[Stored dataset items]
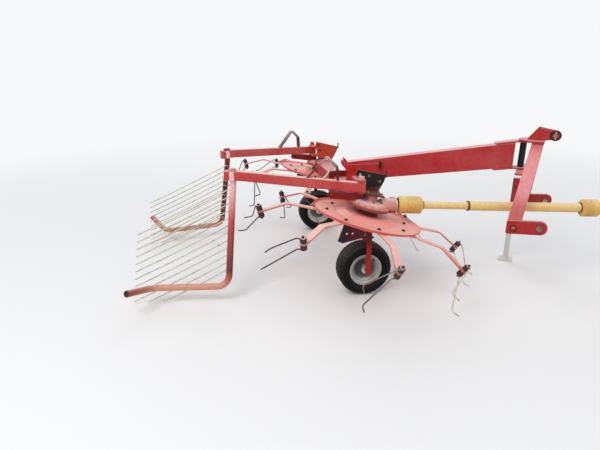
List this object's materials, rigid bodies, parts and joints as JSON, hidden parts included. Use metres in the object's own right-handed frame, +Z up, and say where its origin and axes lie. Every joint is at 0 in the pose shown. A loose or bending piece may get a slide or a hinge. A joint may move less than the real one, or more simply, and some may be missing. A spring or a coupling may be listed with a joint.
{
  "type": "hay tedder",
  "caption": "Carried hay tedder with two tilted tine rotors on small wheels, rear swath gates, a box beam and a swinging three-point headstock.",
  "frame": {"origin": "on the ground under the middle of the machine's bounding box", "axes": "+X is the driving direction, +Y the machine's left, +Z up"},
  "size_m": [3.5003, 3.2312, 1.2053],
  "materials": {
    "red_paint": "worn gloss",
    "faded_paint": "sun-faded satin",
    "spring_steel": "weathered",
    "tyre": "dusty",
    "rim_paint": "satin",
    "black_paint": "satin",
    "bare_steel": "dull",
    "yellow_guard": "matt"
  },
  "bodies": {
    "frame": {"cross_tube": "red_paint", "main_beam": "red_paint", "beam_ears": "red_paint", "beam_rear_plates": "red_paint", "beam_saddle": "red_paint", "near_gearbox": "faded_paint", "far_gearbox": "faded_paint", "near_tower": "red_paint", "far_tower": "red_paint", "near_wheel_leg": "red_paint", "far_wheel_leg": "red_paint", "near_axle": "bare_steel", "far_axle": "bare_steel"},
    "near_rotor": {"near_rotor_disc": "faded_paint", "near_rotor_arms": "faded_paint", "near_rotor_tines": "spring_steel"},
    "far_rotor": {"far_rotor_disc": "faded_paint", "far_rotor_arms": "faded_paint", "far_rotor_tines": "spring_steel"},
    "near_wheel": {"near_tyre": "tyre", "near_rim": "rim_paint"},
    "far_wheel": {"far_tyre": "tyre", "far_rim": "rim_paint"},
    "near_swing_arm": {"near_gate_arm": "red_paint", "near_gate_hoop": "red_paint"},
    "far_swing_arm": {"far_gate_arm": "red_paint", "far_gate_hoop": "red_paint"},
    "near_gate": {"near_gate_tube": "red_paint", "near_gate_tines": "spring_steel"},
    "far_gate": {"far_gate_tube": "red_paint", "far_gate_tines": "spring_steel"},
    "headstock": {"king_pin": "black_paint", "top_bracket": "red_paint", "top_pin": "bare_steel", "headstock_cross_bar": "red_paint", "near_headstock_leg": "red_paint", "far_headstock_leg": "red_paint", "near_lug": "red_paint", "far_lug": "red_paint", "near_lower_pin": "bare_steel", "far_lower_pin": "bare_steel", "stand_sleeve": "red_paint"},
    "stand": {"stand_leg": "bare_steel"},
    "drive_shaft": {"pto_rear_bell": "yellow_guard", "pto_front_bell": "yellow_guard", "pto_rear_yoke": "bare_steel", "pto_inner_guard": "yellow_guard", "pto_outer_guard": "yellow_guard", "pto_front_yoke": "bare_steel"}
  },
  "joints": [
    {"name": "near_rotor_spin", "type": "hinge", "parent": "frame", "child": "near_rotor", "pos_m": [-0.037, -0.745, 0.596], "axis": [0.2419, 0, 0.9703], "continuous": true},
    {"name": "far_rotor_spin", "type": "hinge", "parent": "frame", "child": "far_rotor", "pos_m": [-0.037, 0.745, 0.596], "axis": [0.2419, 0, 0.9703], "continuous": true},
    {"name": "near_wheel_spin", "type": "hinge", "parent": "frame", "child": "near_wheel", "pos_m": [-0.044, -0.745, 0.203], "axis": [0, 1, 0], "continuous": true},
    {"name": "near_arm_swing", "type": "hinge", "parent": "frame", "child": "near_swing_arm", "pos_m": [-0.095, -0.79, 0.835], "axis": [0, 0, 1], "range_deg": [-5, 25]},
    {"name": "near_gate_swivel", "type": "hinge", "parent": "near_swing_arm", "child": "near_gate", "pos_m": [-0.965, -0.443, 0.885], "axis": [0, 0, 1], "range_deg": [-15, 0]},
    {"name": "far_wheel_spin", "type": "hinge", "parent": "frame", "child": "far_wheel", "pos_m": [-0.044, 0.745, 0.203], "axis": [0, 1, 0], "continuous": true},
    {"name": "far_arm_swing", "type": "hinge", "parent": "frame", "child": "far_swing_arm", "pos_m": [-0.095, 0.79, 0.835], "axis": [0, 0, 1], "range_deg": [-25, 5]},
    {"name": "far_gate_swivel", "type": "hinge", "parent": "far_swing_arm", "child": "far_gate", "pos_m": [-0.965, 0.443, 0.885], "axis": [0, 0, 1], "range_deg": [0, 15]},
    {"name": "headstock_swing", "type": "hinge", "parent": "frame", "child": "headstock", "pos_m": [1.157, -0.751, 1], "axis": [0, 0, 1], "range_deg": [-5, 60]},
    {"name": "drive_shaft_yaw", "type": "hinge", "parent": "frame", "child": "drive_shaft", "pos_m": [0.215, -0.745, 0.672], "axis": [0, 0, 1], "range_deg": [-1.5, 16]},
    {"name": "stand_slide", "type": "slide", "parent": "headstock", "child": "stand", "axis": [0, 0, 1], "range_m": [0, 0.28]}
  ],
  "couplings": [
    {"joint": "far_rotor_spin", "follows": "near_rotor_spin", "ratio": -1},
    {"joint": "drive_shaft_yaw", "follows": "headstock_swing", "ratio": 0.26}
  ]
}
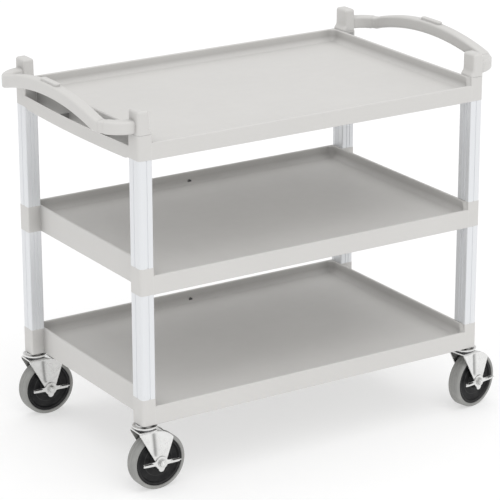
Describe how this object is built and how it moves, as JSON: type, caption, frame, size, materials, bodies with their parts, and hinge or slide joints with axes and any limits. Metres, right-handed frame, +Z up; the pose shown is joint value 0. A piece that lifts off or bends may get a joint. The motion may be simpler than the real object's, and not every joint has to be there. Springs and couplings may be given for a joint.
{
  "type": "food service trolley",
  "caption": "Wheeled food service trolley with stacked shallow plastic trays on corner posts, arched push handles at both ends and braked swivel casters.",
  "frame": {"origin": "on the floor, under the middle of the trolley, midway between the four posts; the middle of the overall box is within 5 mm of it", "axes": "+X along the trays towards the right-hand end, +Y towards the side with the full-height tray walls (the low lips are on -Y), +Z up"},
  "size_m": [1.0134, 0.5575, 0.8515],
  "materials": {
    "tray_plastic": "fine moulded satin grain, warm light grey",
    "post_metal": "satin anodised extrusion, cool near-white",
    "bright_steel": "bright zinc plate",
    "dark_steel": "plain turned steel",
    "core_plastic": "black moulded core",
    "grey_tread": "grey non-marking tread, dusty satin",
    "plug_plastic": "dark grey moulded plugs"
  },
  "bodies": {
    "frame": {"top_tray": "tray_plastic", "middle_tray": "tray_plastic", "bottom_tray": "tray_plastic", "upper_post_fl": "post_metal", "upper_post_fr": "post_metal", "upper_post_bl": "post_metal", "upper_post_br": "post_metal", "lower_post_fl": "post_metal", "lower_post_fr": "post_metal", "lower_post_bl": "post_metal", "lower_post_br": "post_metal", "corner_cap_fl": "tray_plastic", "corner_cap_fr": "tray_plastic", "corner_cap_bl": "tray_plastic", "corner_cap_br": "tray_plastic", "grip_left": "tray_plastic", "grip_right": "tray_plastic", "post_couplings": "plug_plastic", "stem_sockets": "plug_plastic", "corner_screws": "dark_steel", "drain_plugs": "plug_plastic", "stem_fl": "bright_steel", "stem_fr": "bright_steel", "stem_bl": "bright_steel", "stem_br": "bright_steel"},
    "swivel_fl": {"race_fl": "dark_steel", "fork_fl": "bright_steel", "axle_bolt_fl": "bright_steel", "axle_nut_fl": "bright_steel"},
    "wheel_fl": {"wheel_core_fl": "core_plastic", "tyre_fl": "grey_tread", "hub_bush_fl": "dark_steel"},
    "brake_fl": {"brake_lever_fl": "bright_steel"},
    "swivel_fr": {"race_fr": "dark_steel", "fork_fr": "bright_steel", "axle_bolt_fr": "bright_steel", "axle_nut_fr": "bright_steel"},
    "wheel_fr": {"wheel_core_fr": "core_plastic", "tyre_fr": "grey_tread", "hub_bush_fr": "dark_steel"},
    "brake_fr": {"brake_lever_fr": "bright_steel"},
    "swivel_bl": {"race_bl": "dark_steel", "fork_bl": "bright_steel", "axle_bolt_bl": "bright_steel", "axle_nut_bl": "bright_steel"},
    "wheel_bl": {"wheel_core_bl": "core_plastic", "tyre_bl": "grey_tread", "hub_bush_bl": "dark_steel"},
    "brake_bl": {"brake_lever_bl": "bright_steel"},
    "swivel_br": {"race_br": "dark_steel", "fork_br": "bright_steel", "axle_bolt_br": "bright_steel", "axle_nut_br": "bright_steel"},
    "wheel_br": {"wheel_core_br": "core_plastic", "tyre_br": "grey_tread", "hub_bush_br": "dark_steel"},
    "brake_br": {"brake_lever_br": "bright_steel"}
  },
  "joints": [
    {"name": "swivel_turn_fl", "type": "hinge", "parent": "frame", "child": "swivel_fl", "pos_m": [-0.42, -0.247, 0.142], "axis": [0, 0, 1], "continuous": true},
    {"name": "wheel_spin_fl", "type": "hinge", "parent": "swivel_fl", "child": "wheel_fl", "pos_m": [-0.394, -0.247, 0.0635], "axis": [0, 1, 0], "continuous": true},
    {"name": "brake_press_fl", "type": "hinge", "parent": "swivel_fl", "child": "brake_fl", "pos_m": [-0.394, -0.247, 0.0635], "axis": [0, 1, 0], "range_deg": [-20, 0]},
    {"name": "swivel_turn_fr", "type": "hinge", "parent": "frame", "child": "swivel_fr", "pos_m": [0.42, -0.247, 0.142], "axis": [0, 0, 1], "continuous": true},
    {"name": "wheel_spin_fr", "type": "hinge", "parent": "swivel_fr", "child": "wheel_fr", "pos_m": [0.44543, -0.24159, 0.0635], "axis": [-0.2079, 0.9781, 0], "continuous": true},
    {"name": "brake_press_fr", "type": "hinge", "parent": "swivel_fr", "child": "brake_fr", "pos_m": [0.44543, -0.24159, 0.0635], "axis": [-0.2079, 0.9781, 0], "range_deg": [-20, 0]},
    {"name": "swivel_turn_bl", "type": "hinge", "parent": "frame", "child": "swivel_bl", "pos_m": [-0.42, 0.247, 0.142], "axis": [0, 0, 1], "continuous": true},
    {"name": "wheel_spin_bl", "type": "hinge", "parent": "swivel_bl", "child": "wheel_bl", "pos_m": [-0.394, 0.247, 0.0635], "axis": [0, 1, 0], "continuous": true},
    {"name": "brake_press_bl", "type": "hinge", "parent": "swivel_bl", "child": "brake_bl", "pos_m": [-0.394, 0.247, 0.0635], "axis": [0, 1, 0], "range_deg": [-20, 0]},
    {"name": "swivel_turn_br", "type": "hinge", "parent": "frame", "child": "swivel_br", "pos_m": [0.42, 0.247, 0.142], "axis": [0, 0, 1], "continuous": true},
    {"name": "wheel_spin_br", "type": "hinge", "parent": "swivel_br", "child": "wheel_br", "pos_m": [0.446, 0.247, 0.0635], "axis": [0, 1, 0], "continuous": true},
    {"name": "brake_press_br", "type": "hinge", "parent": "swivel_br", "child": "brake_br", "pos_m": [0.446, 0.247, 0.0635], "axis": [0, 1, 0], "range_deg": [-20, 0]}
  ]
}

== REQUEST ==
Scan the lines for the string "piece". Copy out each line that matches.

== COMPLETE RESPONSE ==
List this object's materials, rigid bodies, parts and joints as JSON, hidden parts included. Use metres in the object's own right-handed frame, +Z up, and say where its origin and axes lie. Every joint is at 0 in the pose shown. A loose or bending piece may get a slide or a hinge. A joint may move less than the real one, or more simply, and some may be missing. A spring or a coupling may be listed with a joint.
Describe how this object is built and how it moves, as JSON: type, caption, frame, size, materials, bodies with their parts, and hinge or slide joints with axes and any limits. Metres, right-handed frame, +Z up; the pose shown is joint value 0. A piece that lifts off or bends may get a joint. The motion may be simpler than the real object's, and not every joint has to be there. Springs and couplings may be given for a joint.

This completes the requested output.